Scan the records below for the line containing "raviolo.data.materials.append(dough())" and the line containing "for node in". Copy both, plus every line between, exactly.

(WORKING DATA):

━━━━━━━━━━━━━━━━

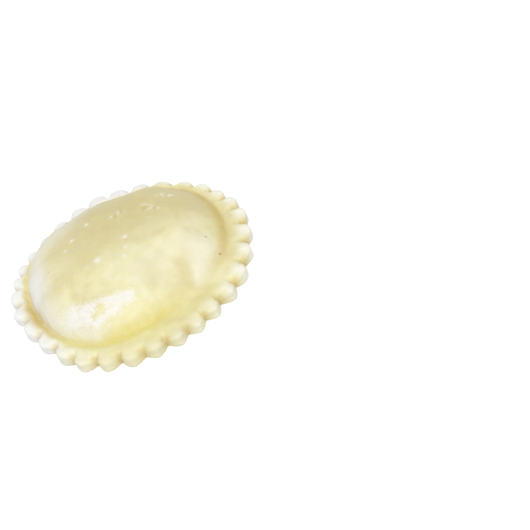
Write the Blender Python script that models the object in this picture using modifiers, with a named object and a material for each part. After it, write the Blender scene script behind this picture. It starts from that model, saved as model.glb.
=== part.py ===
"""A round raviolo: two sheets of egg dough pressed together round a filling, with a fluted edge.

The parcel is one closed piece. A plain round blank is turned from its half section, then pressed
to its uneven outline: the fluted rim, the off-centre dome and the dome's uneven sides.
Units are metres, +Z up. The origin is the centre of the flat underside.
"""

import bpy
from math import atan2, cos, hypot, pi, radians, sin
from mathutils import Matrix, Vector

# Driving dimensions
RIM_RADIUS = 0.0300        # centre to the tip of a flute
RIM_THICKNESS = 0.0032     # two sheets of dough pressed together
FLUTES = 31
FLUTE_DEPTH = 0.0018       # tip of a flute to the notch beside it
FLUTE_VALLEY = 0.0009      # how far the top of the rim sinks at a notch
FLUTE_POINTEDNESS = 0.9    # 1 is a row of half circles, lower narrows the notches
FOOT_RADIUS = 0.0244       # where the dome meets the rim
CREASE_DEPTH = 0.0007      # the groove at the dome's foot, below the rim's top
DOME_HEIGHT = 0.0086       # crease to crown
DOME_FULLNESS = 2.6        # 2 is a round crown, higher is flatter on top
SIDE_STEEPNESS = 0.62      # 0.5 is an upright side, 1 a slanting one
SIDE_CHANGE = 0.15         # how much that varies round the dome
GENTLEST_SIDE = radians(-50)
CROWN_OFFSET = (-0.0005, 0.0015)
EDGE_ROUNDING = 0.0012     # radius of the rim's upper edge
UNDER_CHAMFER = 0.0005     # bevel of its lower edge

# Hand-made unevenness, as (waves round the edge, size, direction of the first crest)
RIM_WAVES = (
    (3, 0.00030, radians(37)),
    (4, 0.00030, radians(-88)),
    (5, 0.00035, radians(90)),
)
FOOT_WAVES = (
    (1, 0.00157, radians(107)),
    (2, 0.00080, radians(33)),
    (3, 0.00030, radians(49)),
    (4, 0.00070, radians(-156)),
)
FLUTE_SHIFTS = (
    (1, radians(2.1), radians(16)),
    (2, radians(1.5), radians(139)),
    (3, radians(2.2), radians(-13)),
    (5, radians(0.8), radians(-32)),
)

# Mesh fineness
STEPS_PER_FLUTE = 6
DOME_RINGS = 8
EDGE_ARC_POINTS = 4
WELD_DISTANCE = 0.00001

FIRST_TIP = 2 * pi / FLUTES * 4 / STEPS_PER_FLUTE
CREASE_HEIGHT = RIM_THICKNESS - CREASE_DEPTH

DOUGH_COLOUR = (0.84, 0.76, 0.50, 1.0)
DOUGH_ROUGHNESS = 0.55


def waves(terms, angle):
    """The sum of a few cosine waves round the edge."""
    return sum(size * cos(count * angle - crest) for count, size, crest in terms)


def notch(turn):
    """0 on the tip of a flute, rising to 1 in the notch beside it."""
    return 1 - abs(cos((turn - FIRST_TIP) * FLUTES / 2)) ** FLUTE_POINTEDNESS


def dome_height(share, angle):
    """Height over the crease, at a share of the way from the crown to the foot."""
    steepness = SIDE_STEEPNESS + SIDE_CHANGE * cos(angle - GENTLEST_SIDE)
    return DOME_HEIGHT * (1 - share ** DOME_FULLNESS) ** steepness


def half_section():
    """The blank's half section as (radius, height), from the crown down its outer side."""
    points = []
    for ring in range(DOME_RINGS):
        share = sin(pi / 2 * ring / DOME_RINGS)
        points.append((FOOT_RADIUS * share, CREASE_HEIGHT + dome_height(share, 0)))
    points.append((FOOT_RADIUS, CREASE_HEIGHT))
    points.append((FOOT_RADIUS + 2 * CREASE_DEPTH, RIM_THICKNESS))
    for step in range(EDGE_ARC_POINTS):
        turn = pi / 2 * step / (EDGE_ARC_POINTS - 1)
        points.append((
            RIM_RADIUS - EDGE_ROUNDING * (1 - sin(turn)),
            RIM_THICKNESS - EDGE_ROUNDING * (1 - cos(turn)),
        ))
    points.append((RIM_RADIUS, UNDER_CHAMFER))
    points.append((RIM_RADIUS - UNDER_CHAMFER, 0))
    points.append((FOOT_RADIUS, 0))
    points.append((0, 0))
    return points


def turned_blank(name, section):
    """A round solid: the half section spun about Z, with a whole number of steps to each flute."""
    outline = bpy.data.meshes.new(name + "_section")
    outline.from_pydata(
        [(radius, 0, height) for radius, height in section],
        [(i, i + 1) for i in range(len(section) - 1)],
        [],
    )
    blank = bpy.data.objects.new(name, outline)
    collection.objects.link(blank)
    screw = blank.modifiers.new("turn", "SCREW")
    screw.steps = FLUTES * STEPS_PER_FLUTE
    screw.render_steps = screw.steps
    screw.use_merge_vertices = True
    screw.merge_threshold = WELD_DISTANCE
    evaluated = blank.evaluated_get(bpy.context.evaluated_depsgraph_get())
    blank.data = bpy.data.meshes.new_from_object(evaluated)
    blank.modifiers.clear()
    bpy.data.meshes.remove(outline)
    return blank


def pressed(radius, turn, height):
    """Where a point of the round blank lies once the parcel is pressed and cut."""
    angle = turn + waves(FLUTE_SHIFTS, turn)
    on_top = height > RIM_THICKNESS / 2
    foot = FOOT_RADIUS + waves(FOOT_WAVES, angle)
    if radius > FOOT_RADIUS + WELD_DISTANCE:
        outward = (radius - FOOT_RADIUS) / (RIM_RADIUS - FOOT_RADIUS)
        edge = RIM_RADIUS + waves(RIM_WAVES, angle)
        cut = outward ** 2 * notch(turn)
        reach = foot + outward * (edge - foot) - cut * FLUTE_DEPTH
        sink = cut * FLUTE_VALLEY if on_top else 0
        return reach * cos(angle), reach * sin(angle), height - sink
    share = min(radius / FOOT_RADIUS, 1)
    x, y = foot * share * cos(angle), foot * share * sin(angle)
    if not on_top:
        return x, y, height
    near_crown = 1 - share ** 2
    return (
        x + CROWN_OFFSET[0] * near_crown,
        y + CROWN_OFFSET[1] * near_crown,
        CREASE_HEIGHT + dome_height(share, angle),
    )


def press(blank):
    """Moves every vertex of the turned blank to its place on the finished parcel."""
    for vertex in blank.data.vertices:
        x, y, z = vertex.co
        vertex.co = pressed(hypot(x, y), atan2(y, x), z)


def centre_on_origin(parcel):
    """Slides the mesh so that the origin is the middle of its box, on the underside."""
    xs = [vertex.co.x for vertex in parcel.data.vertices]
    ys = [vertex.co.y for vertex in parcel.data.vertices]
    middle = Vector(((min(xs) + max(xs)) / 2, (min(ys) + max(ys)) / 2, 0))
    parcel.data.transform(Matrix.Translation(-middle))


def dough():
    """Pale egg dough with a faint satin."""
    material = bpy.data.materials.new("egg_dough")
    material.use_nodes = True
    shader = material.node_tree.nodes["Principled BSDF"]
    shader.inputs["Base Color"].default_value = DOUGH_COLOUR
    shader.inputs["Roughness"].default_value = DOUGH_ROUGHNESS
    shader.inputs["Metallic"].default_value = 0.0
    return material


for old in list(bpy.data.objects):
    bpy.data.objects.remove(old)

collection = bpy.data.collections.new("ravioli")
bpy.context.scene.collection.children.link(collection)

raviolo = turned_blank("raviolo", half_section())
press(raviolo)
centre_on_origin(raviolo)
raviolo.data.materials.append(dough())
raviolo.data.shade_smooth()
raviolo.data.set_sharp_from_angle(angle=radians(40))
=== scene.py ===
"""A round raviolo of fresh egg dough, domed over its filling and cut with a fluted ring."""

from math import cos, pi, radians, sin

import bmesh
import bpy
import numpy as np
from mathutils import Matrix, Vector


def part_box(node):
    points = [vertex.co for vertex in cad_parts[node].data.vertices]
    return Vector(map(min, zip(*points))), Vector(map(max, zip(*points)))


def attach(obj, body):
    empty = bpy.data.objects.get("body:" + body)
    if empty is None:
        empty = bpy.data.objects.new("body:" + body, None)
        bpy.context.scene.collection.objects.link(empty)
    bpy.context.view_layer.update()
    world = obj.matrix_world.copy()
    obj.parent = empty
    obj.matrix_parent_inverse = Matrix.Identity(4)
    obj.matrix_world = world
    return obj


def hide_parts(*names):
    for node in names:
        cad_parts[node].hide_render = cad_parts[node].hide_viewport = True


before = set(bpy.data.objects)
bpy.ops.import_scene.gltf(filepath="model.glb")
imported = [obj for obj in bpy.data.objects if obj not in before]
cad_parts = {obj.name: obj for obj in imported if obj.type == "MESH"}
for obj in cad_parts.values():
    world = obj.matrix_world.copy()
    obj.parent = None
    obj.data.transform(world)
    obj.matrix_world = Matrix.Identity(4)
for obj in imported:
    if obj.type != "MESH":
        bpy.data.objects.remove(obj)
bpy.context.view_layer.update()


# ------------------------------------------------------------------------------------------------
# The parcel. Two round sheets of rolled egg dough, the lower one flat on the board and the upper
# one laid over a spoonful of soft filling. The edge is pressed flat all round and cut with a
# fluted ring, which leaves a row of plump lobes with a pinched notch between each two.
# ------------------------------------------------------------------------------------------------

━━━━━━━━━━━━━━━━

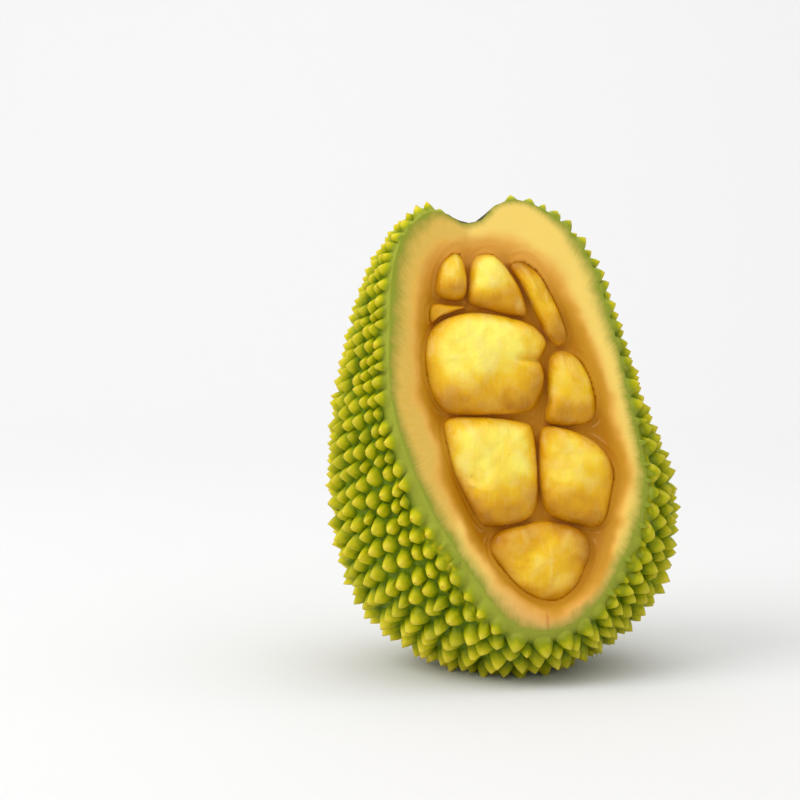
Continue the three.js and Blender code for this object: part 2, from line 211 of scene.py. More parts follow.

━━━━━━━━━━━━━━━━

(RESULT OF THIS EXERCISE):
raviolo.data.materials.append(dough())
raviolo.data.shade_smooth()
raviolo.data.set_sharp_from_angle(angle=radians(40))
=== scene.py ===
"""A round raviolo of fresh egg dough, domed over its filling and cut with a fluted ring."""

from math import cos, pi, radians, sin

import bmesh
import bpy
import numpy as np
from mathutils import Matrix, Vector


def part_box(node):
    points = [vertex.co for vertex in cad_parts[node].data.vertices]
    return Vector(map(min, zip(*points))), Vector(map(max, zip(*points)))


def attach(obj, body):
    empty = bpy.data.objects.get("body:" + body)
    if empty is None:
        empty = bpy.data.objects.new("body:" + body, None)
        bpy.context.scene.collection.objects.link(empty)
    bpy.context.view_layer.update()
    world = obj.matrix_world.copy()
    obj.parent = empty
    obj.matrix_parent_inverse = Matrix.Identity(4)
    obj.matrix_world = world
    return obj


def hide_parts(*names):
    for node in names:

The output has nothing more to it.